Output an exact reproduction of the data.

*-*-*

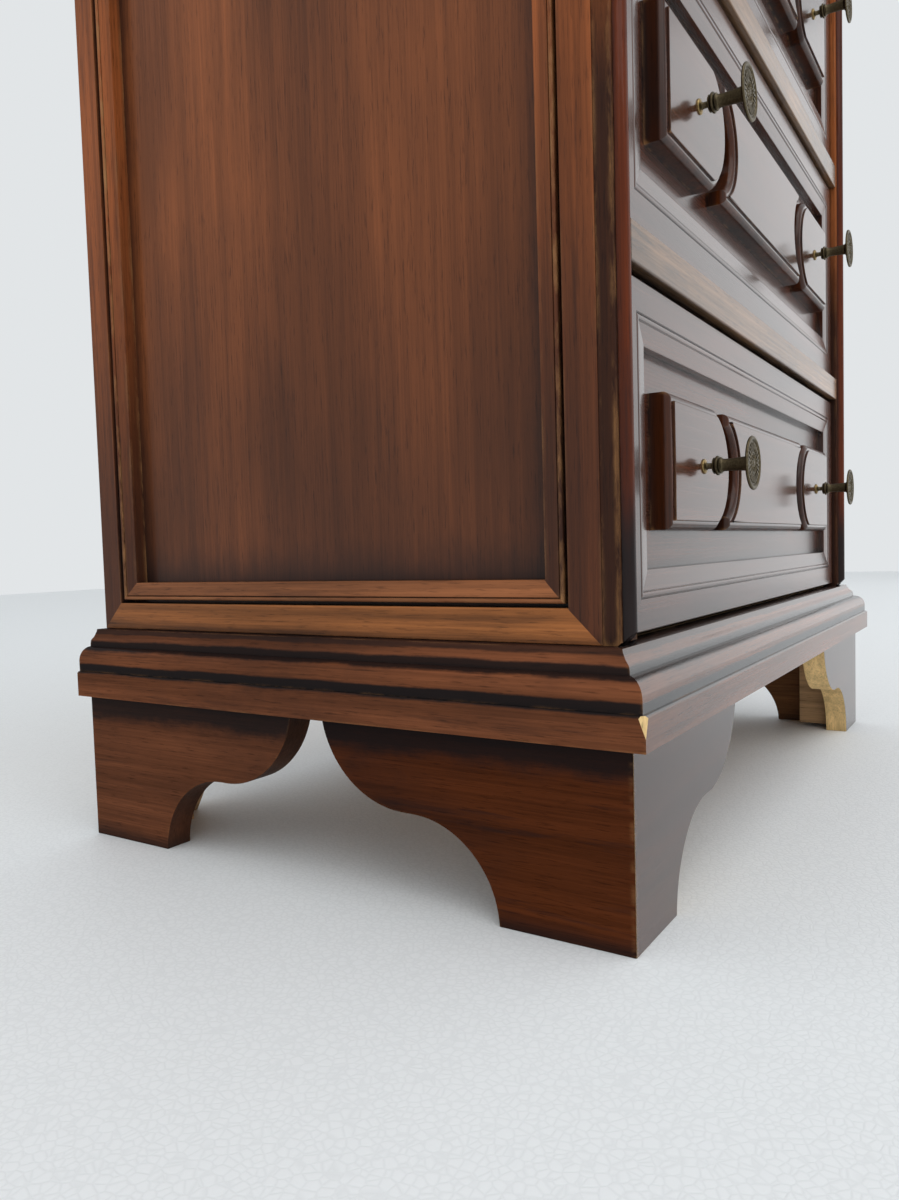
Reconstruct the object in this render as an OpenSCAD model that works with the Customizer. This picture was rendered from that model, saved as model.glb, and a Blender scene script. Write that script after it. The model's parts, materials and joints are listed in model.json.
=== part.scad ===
// Tall chest of drawers on a bracket-footed base.
// Millimetres, +Z up. X is centred, -Y is the front, and the floor is z = 0.
// Each sub-part is drawn from the front face of the feet (y = 0) and placed by in_frame().

/* [Carcass] */
// Width over the two side faces
carcass_w = 566; // [540:1:640]
// Depth from the front of the feet to the back
depth = 380; // [370:1:440]
// Number of drawers
drawer_count = 5; // [3:1:5]
// Thickness of a side, frame included
side_t = 21; // [20:0.5:28]
// Thickness of the flat board inside each side
side_board_t = 9.5; // [8:0.5:11]
// Width of the flat frame on the sides
frame_w = 17; // [14:1:30]
// Width of the bead that stands inside that frame
bead_w = 11.5; // [9:0.5:16]
// Open line between frame and bead
bead_gap = 2.2; // [1:0.1:4]
// Thickness of the back board
back_t = 6; // [4:0.5:9]

/* [Base and top] */
// Height of the feet
foot_h = 94.5; // [85:0.5:100]
// Thickness of the foot boards
foot_t = 18; // [15:1:22]
// Length of a foot board along the floor, on the front
foot_front_w = 54; // [45:1:70]
// Length of a foot board along the floor, on the side
foot_side_w = 70; // [55:1:75]
// How far the feet stand outside the carcass side
foot_out = 14; // [10:0.5:20]
// How far the fascia stands outside the feet
overhang = 9.4; // [6:0.2:14]
// Height of the square fascia
fascia_h = 16; // [12:1:24]
// Height of the rounded moulding above the fascia
moulding_h = 26.5; // [22:0.5:34]
// Width of the framed boards of base and top, seen from above
frame_board_w = 40; // [36:1:60]

/* [Corner posts] */
// Front face of a post, behind the feet
post_y = 10.8; // [8:0.2:14]
// Back of a post, where the side begins
post_back = 19.4; // [17:0.2:24]
// Radius of the bead on a post
post_bead_r = 4.7; // [3:0.1:6]
// Height of the sloped cut at each end of the bead
stop_h = 33; // [15:1:50]

/* [Drawers] */
// Height of a drawer front
drawer_h = 171.5; // [150:0.5:200]
// Thickness of the rails between drawers
rail_t = 19.5; // [16:0.5:24]
// Gap above and below a drawer front
gap = 3; // [2:0.5:5]
// Gap at each side of a drawer front
side_gap = 1.2; // [0.8:0.1:2]
// Front face of the framed drawer front
front_y = 15; // [12:0.5:16]
// Depth of the recess inside that frame
recess = 7.5; // [6:0.5:9]
// Thickness of the board behind the recess
front_t = 14; // [12:1:18]
// Width of the flat band round a drawer front
band_w = 17; // [12:0.5:22]
// Width of the sloped band inside it
slope_w = 13.3; // [10:0.1:18]
// Thickness of drawer sides and back
box_t = 12; // [10:0.5:15]
// Height of the drawer sides
box_h = 165; // [110:1:170]
// Back of the drawer box
box_back = 358; // [300:1:362]

/* [Raised blocks] */
// Width over all three blocks
blocks_w = 422; // [400:1:430]
// Height of a block
block_h = 71; // [66:1:74]
// Height of a block above the recess
block_t = 12.8; // [9:0.1:15]
// Width of the moulded edge of a block
block_edge = 4.7; // [3:0.1:6]
// Centre of the round end of an outer block
round_end_x = 141.5; // [135:0.5:150]
// Radius of that round end
round_end_r = 37.5; // [36:0.5:40]
// Centre of the hollow end of the middle block
hollow_end_x = 113; // [110:0.5:120]
// Radius of that hollow end
hollow_end_r = 28.8; // [26:0.2:31]

/* [Knobs] */
// Distance of each knob from the middle of the chest
knob_x = 158; // [140:1:175]
// Diameter of the knob's disc
knob_disc_d = 29.5; // [24:0.5:34]
// Distance from the block to the front of the disc
knob_reach = 27.8; // [22:0.2:36]

/* [Hidden] */
$fn = 64;
eps = 0.01;
hairline = 0.12; // open line at a mitre
foot_w = carcass_w + 2 * foot_out;
half_foot = foot_w / 2;
half_carcass = carcass_w / 2;
half_open = half_carcass - side_t;

base_z = foot_h + fascia_h;
floor_z = base_z + moulding_h;
pitch = drawer_h + 2 * gap + rail_t;
carcass_h = drawer_count * pitch;
carcass_top = floor_z + carcass_h;
top_z = carcass_top + moulding_h;

board_y = front_y + recess;
block_y = board_y - block_t;
knob_y = block_y - knob_reach;
frame_t = side_t - side_board_t;
back_y = depth - 0.5;

rail_back = 60;
runner_w = 22;
runner_end = back_y - back_t;
board_t = 18;
back_rebate = 5;
stop_gap = 0.5;
slide_gap = 2;
ride_gap = 0.5;
bottom_t = 5;
bottom_up = 8;
bottom_groove = 6;
stud_r = 1.9;
stud_hole_r = 2.2;
nut_hole_r = 2;
half_front = half_open - side_gap;
half_box = half_open - slide_gap;
knob_z = gap + drawer_h / 2;

DRAWER_PIECES = ["front", "frame_moulding", "raised_blocks", "sides", "back", "bottom", "knobs",
                 "knob_nuts"];

walnut = [0.42, 0.2, 0.11];
walnut_dark = [0.25, 0.12, 0.08];
walnut_light = [0.5, 0.27, 0.15];
inner_wood = [0.78, 0.62, 0.42];
plain_board = [0.6, 0.45, 0.3];
old_brass = [0.42, 0.37, 0.24];

// Height of the surface that drawer n rides on, counted from the bottom drawer
function ride_z(n) = floor_z + (n - 1) * pitch;

// Moves a sub-part from the feet's front face to the frame, whose origin is under the middle
module in_frame() translate([0, -(depth + knob_y) / 2, 0]) children();

// A section drawn as (inward, up), run along X for the front
module along_x(half_length) rotate([90, 0, 90]) linear_extrude(2 * half_length, center = true) children();

// A section drawn as (x, up), run along Y from one place to another
module along_y(from, to) translate([0, to, 0]) rotate([90, 0, 0]) linear_extrude(to - from) children();

module box(from, to) translate(from) cube(to - from);

module both_sides() {
    children();
    mirror([1, 0, 0]) children();
}

// ---- framed mouldings, mitred at the corners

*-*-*

◆ **The reply**
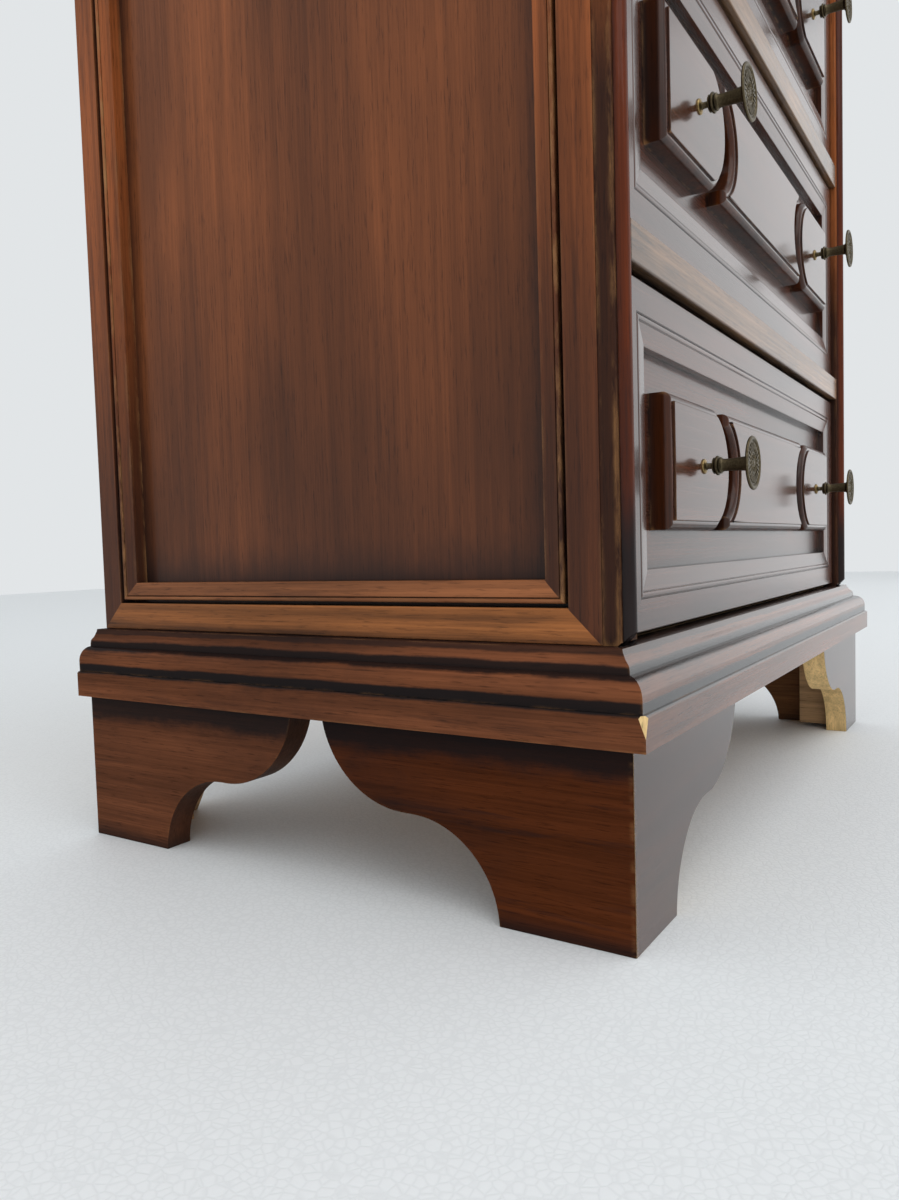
Reconstruct the object in this render as an OpenSCAD model that works with the Customizer. This picture was rendered from that model, saved as model.glb, and a Blender scene script. Write that script after it. The model's parts, materials and joints are listed in model.json.
=== part.scad ===
// Tall chest of drawers on a bracket-footed base.
// Millimetres, +Z up. X is centred, -Y is the front, and the floor is z = 0.
// Each sub-part is drawn from the front face of the feet (y = 0) and placed by in_frame().

/* [Carcass] */
// Width over the two side faces
carcass_w = 566; // [540:1:640]
// Depth from the front of the feet to the back
depth = 380; // [370:1:440]
// Number of drawers
drawer_count = 5; // [3:1:5]
// Thickness of a side, frame included
side_t = 21; // [20:0.5:28]
// Thickness of the flat board inside each side
side_board_t = 9.5; // [8:0.5:11]
// Width of the flat frame on the sides
frame_w = 17; // [14:1:30]
// Width of the bead that stands inside that frame
bead_w = 11.5; // [9:0.5:16]
// Open line between frame and bead
bead_gap = 2.2; // [1:0.1:4]
// Thickness of the back board
back_t = 6; // [4:0.5:9]

/* [Base and top] */
// Height of the feet
foot_h = 94.5; // [85:0.5:100]
// Thickness of the foot boards
foot_t = 18; // [15:1:22]
// Length of a foot board along the floor, on the front
foot_front_w = 54; // [45:1:70]
// Length of a foot board along the floor, on the side
foot_side_w = 70; // [55:1:75]
// How far the feet stand outside the carcass side
foot_out = 14; // [10:0.5:20]
// How far the fascia stands outside the feet
overhang = 9.4; // [6:0.2:14]
// Height of the square fascia
fascia_h = 16; // [12:1:24]
// Height of the rounded moulding above the fascia
moulding_h = 26.5; // [22:0.5:34]
// Width of the framed boards of base and top, seen from above
frame_board_w = 40; // [36:1:60]

/* [Corner posts] */
// Front face of a post, behind the feet
post_y = 10.8; // [8:0.2:14]
// Back of a post, where the side begins
post_back = 19.4; // [17:0.2:24]
// Radius of the bead on a post
post_bead_r = 4.7; // [3:0.1:6]
// Height of the sloped cut at each end of the bead
stop_h = 33; // [15:1:50]

/* [Drawers] */
// Height of a drawer front
drawer_h = 171.5; // [150:0.5:200]
// Thickness of the rails between drawers
rail_t = 19.5; // [16:0.5:24]
// Gap above and below a drawer front
gap = 3; // [2:0.5:5]
// Gap at each side of a drawer front
side_gap = 1.2; // [0.8:0.1:2]
// Front face of the framed drawer front
front_y = 15; // [12:0.5:16]
// Depth of the recess inside that frame
recess = 7.5; // [6:0.5:9]
// Thickness of the board behind the recess
front_t = 14; // [12:1:18]
// Width of the flat band round a drawer front
band_w = 17; // [12:0.5:22]
// Width of the sloped band inside it
slope_w = 13.3; // [10:0.1:18]
// Thickness of drawer sides and back
box_t = 12; // [10:0.5:15]
// Height of the drawer sides
box_h = 165; // [110:1:170]
// Back of the drawer box
box_back = 358; // [300:1:362]

/* [Raised blocks] */
// Width over all three blocks
blocks_w = 422; // [400:1:430]
// Height of a block
block_h = 71; // [66:1:74]
// Height of a block above the recess
block_t = 12.8; // [9:0.1:15]
// Width of the moulded edge of a block
block_edge = 4.7; // [3:0.1:6]
// Centre of the round end of an outer block
round_end_x = 141.5; // [135:0.5:150]
// Radius of that round end
round_end_r = 37.5; // [36:0.5:40]
// Centre of the hollow end of the middle block
hollow_end_x = 113; // [110:0.5:120]
// Radius of that hollow end
hollow_end_r = 28.8; // [26:0.2:31]

/* [Knobs] */
// Distance of each knob from the middle of the chest
knob_x = 158; // [140:1:175]
// Diameter of the knob's disc
knob_disc_d = 29.5; // [24:0.5:34]
// Distance from the block to the front of the disc
knob_reach = 27.8; // [22:0.2:36]

/* [Hidden] */
$fn = 64;
eps = 0.01;
hairline = 0.12; // open line at a mitre
foot_w = carcass_w + 2 * foot_out;
half_foot = foot_w / 2;
half_carcass = carcass_w / 2;
half_open = half_carcass - side_t;

base_z = foot_h + fascia_h;
floor_z = base_z + moulding_h;
pitch = drawer_h + 2 * gap + rail_t;
carcass_h = drawer_count * pitch;
carcass_top = floor_z + carcass_h;
top_z = carcass_top + moulding_h;

board_y = front_y + recess;
block_y = board_y - block_t;
knob_y = block_y - knob_reach;
frame_t = side_t - side_board_t;
back_y = depth - 0.5;

rail_back = 60;
runner_w = 22;
runner_end = back_y - back_t;
board_t = 18;
back_rebate = 5;
stop_gap = 0.5;
slide_gap = 2;
ride_gap = 0.5;
bottom_t = 5;
bottom_up = 8;
bottom_groove = 6;
stud_r = 1.9;
stud_hole_r = 2.2;
nut_hole_r = 2;
half_front = half_open - side_gap;
half_box = half_open - slide_gap;
knob_z = gap + drawer_h / 2;

DRAWER_PIECES = ["front", "frame_moulding", "raised_blocks", "sides", "back", "bottom", "knobs",
                 "knob_nuts"];

walnut = [0.42, 0.2, 0.11];
walnut_dark = [0.25, 0.12, 0.08];
walnut_light = [0.5, 0.27, 0.15];
inner_wood = [0.78, 0.62, 0.42];
plain_board = [0.6, 0.45, 0.3];
old_brass = [0.42, 0.37, 0.24];

// Height of the surface that drawer n rides on, counted from the bottom drawer
function ride_z(n) = floor_z + (n - 1) * pitch;

// Moves a sub-part from the feet's front face to the frame, whose origin is under the middle
module in_frame() translate([0, -(depth + knob_y) / 2, 0]) children();

// A section drawn as (inward, up), run along X for the front
module along_x(half_length) rotate([90, 0, 90]) linear_extrude(2 * half_length, center = true) children();

// A section drawn as (x, up), run along Y from one place to another
module along_y(from, to) translate([0, to, 0]) rotate([90, 0, 0]) linear_extrude(to - from) children();

module box(from, to) translate(from) cube(to - from);

module both_sides() {
    children();
    mirror([1, 0, 0]) children();
}

// ---- framed mouldings, mitred at the corners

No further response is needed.